In a further self-incriminating move, 5 days ago on November 27, FTX scrubbed any evidence of the AMC whitepaper from its official webpage.

How did FTX’s token manipulate the price action of AMC?

When derivatives are traded, the stock broker charges something called a ‘stock borrow fee’ which is charged to lend shares to short sellers to bet against the stock, which is called the ‘cost to borrow’. The higher the ‘cost to borrow’ fee, the harder it becomes to borrow the stock.

Essentially, these tokenised stocks on FTX allowed hedge funds to say, ‘look there’s 10 million tokenised shares over here’ that could be redeemed for real ones which reduces the cost to borrow because there’s peace of mind that the shares can and will be located. 

A quick look at AMC’s cost to borrow fee

To get a clearer picture of the sort of price manipulation that FTX could have been facilitating, let’s take a look at the cost to borrow fee of AMC shares around the time of the FTX crash. 

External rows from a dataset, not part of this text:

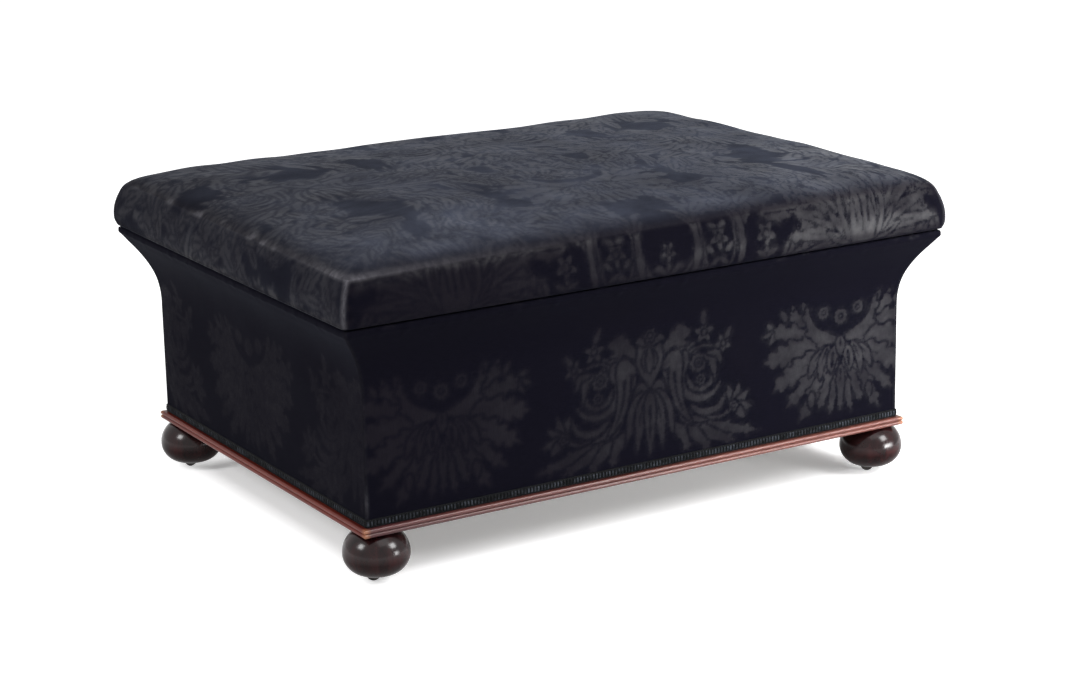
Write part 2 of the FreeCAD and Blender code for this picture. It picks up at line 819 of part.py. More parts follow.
panels()
bottom_boards()
foot_blocks()
cove_rails()
covers()
braid()
base_mouldings()
box_lining()
feet_and_casters()
lid_rails()
lid_webbing()
lid_soft_parts()
hinges()
lid_stays()
hardware_screws()
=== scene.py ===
import math

import bpy
import numpy as np
from mathutils import Matrix, Vector


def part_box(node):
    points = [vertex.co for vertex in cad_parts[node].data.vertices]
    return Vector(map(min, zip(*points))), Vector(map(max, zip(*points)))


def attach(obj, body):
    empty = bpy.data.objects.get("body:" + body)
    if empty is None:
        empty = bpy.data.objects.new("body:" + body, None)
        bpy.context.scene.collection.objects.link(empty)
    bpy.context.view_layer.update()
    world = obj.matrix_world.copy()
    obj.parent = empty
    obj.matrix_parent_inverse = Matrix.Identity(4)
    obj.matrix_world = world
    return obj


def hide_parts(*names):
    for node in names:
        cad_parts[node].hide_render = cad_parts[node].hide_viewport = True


# Box ottoman in black figured damask. Metres, in the frame of the CAD model: +X is the length, the hinges are
# at +Y, and the floor is at zero. Tables of the cloth's figure are in millimetres.

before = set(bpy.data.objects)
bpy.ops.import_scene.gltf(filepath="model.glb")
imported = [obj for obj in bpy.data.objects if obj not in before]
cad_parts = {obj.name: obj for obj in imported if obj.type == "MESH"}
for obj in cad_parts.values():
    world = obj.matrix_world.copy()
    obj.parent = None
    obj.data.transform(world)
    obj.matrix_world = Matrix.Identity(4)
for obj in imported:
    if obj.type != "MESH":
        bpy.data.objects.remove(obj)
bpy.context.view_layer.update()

MM = 0.001

# Sizes read from the CAD nodes
front_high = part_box("front_cover")[1]
panel_low, panel_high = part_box("front_panel")
lid_low, lid_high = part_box("lid_cover")
lining_low, lining_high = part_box("box_lining")
lid_lining_low, lid_lining_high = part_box("lid_lining")
braid_low, braid_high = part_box("gimp_braid")
webbing_low, webbing_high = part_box("lid_webbing")
pin_low, pin_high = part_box("hinge_pins")
hessian_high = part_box("lid_hessian")[1]
moulding_tip_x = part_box("right_base_moulding")[1].x
moulding_tip_y = -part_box("front_base_moulding")[0].y
carcass_bottom = panel_low.z
carcass_top = panel_high.z
box_top = front_high.z
hinge_height = (pin_low.z + pin_high.z) / 2
half_depth = (pin_low.y + pin_high.y) / 2

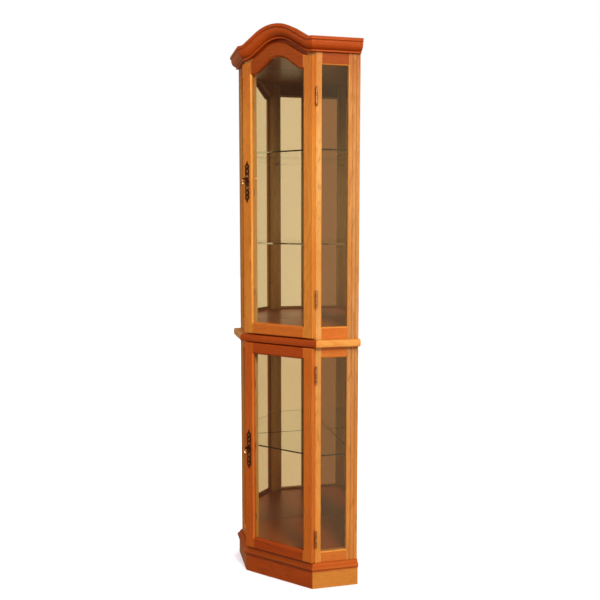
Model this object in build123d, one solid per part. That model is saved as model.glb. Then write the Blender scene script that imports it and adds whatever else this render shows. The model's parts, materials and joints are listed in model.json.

From late-August to early November, the cost to borrow fee of AMC hovered around an average of roughly 18% on November 8, just two days before the bank run on FTX would occur. From November 8th onwards, the cost to borrow fee skyrocketed and ended up above 55% on November 10, the day that FTX was revealed to be insolvent. Then, on November 12, the cost to borrow dropped to just below 45%. 

This has led many to speculate that brokers and market makers were using the AMC token on FTX as a way of ensuring that they had ‘located’ an underlying share. It seems  reasonable to imagine that hedge funds and market makers could easily use such a tactic to fulfil their regulatory obligations. 

FTX’s growing pile of lies

In addition to lying about having the underlying tokenized AMC assets custodied with CM Equity, the exchange also purposely misled investors about the nature of redemptions. 

Despite clear claims from FTX website assuring investors that they could redeem their tokenized assets for the underlying at anytime, a deeper look into FTX’s own terms of service on tokenised stocks and Key Information Document state: buyers of the Fractional Stocks have neither a claim to delivery of the underlying.

FTX
Screenshot of FTX’s disclaimer on tokenised stocks. 

This ultimately means that FTX knowingly lied and misled customers on its official website, and went directly against its own terms of service. Overall, it’s entirely possible that the synthetic shares — along with the many inconsistencies concerning their listing and custody — may have been used by third parties looking to manipulate the price action of AMC on stock exchanges like the NASDAQ.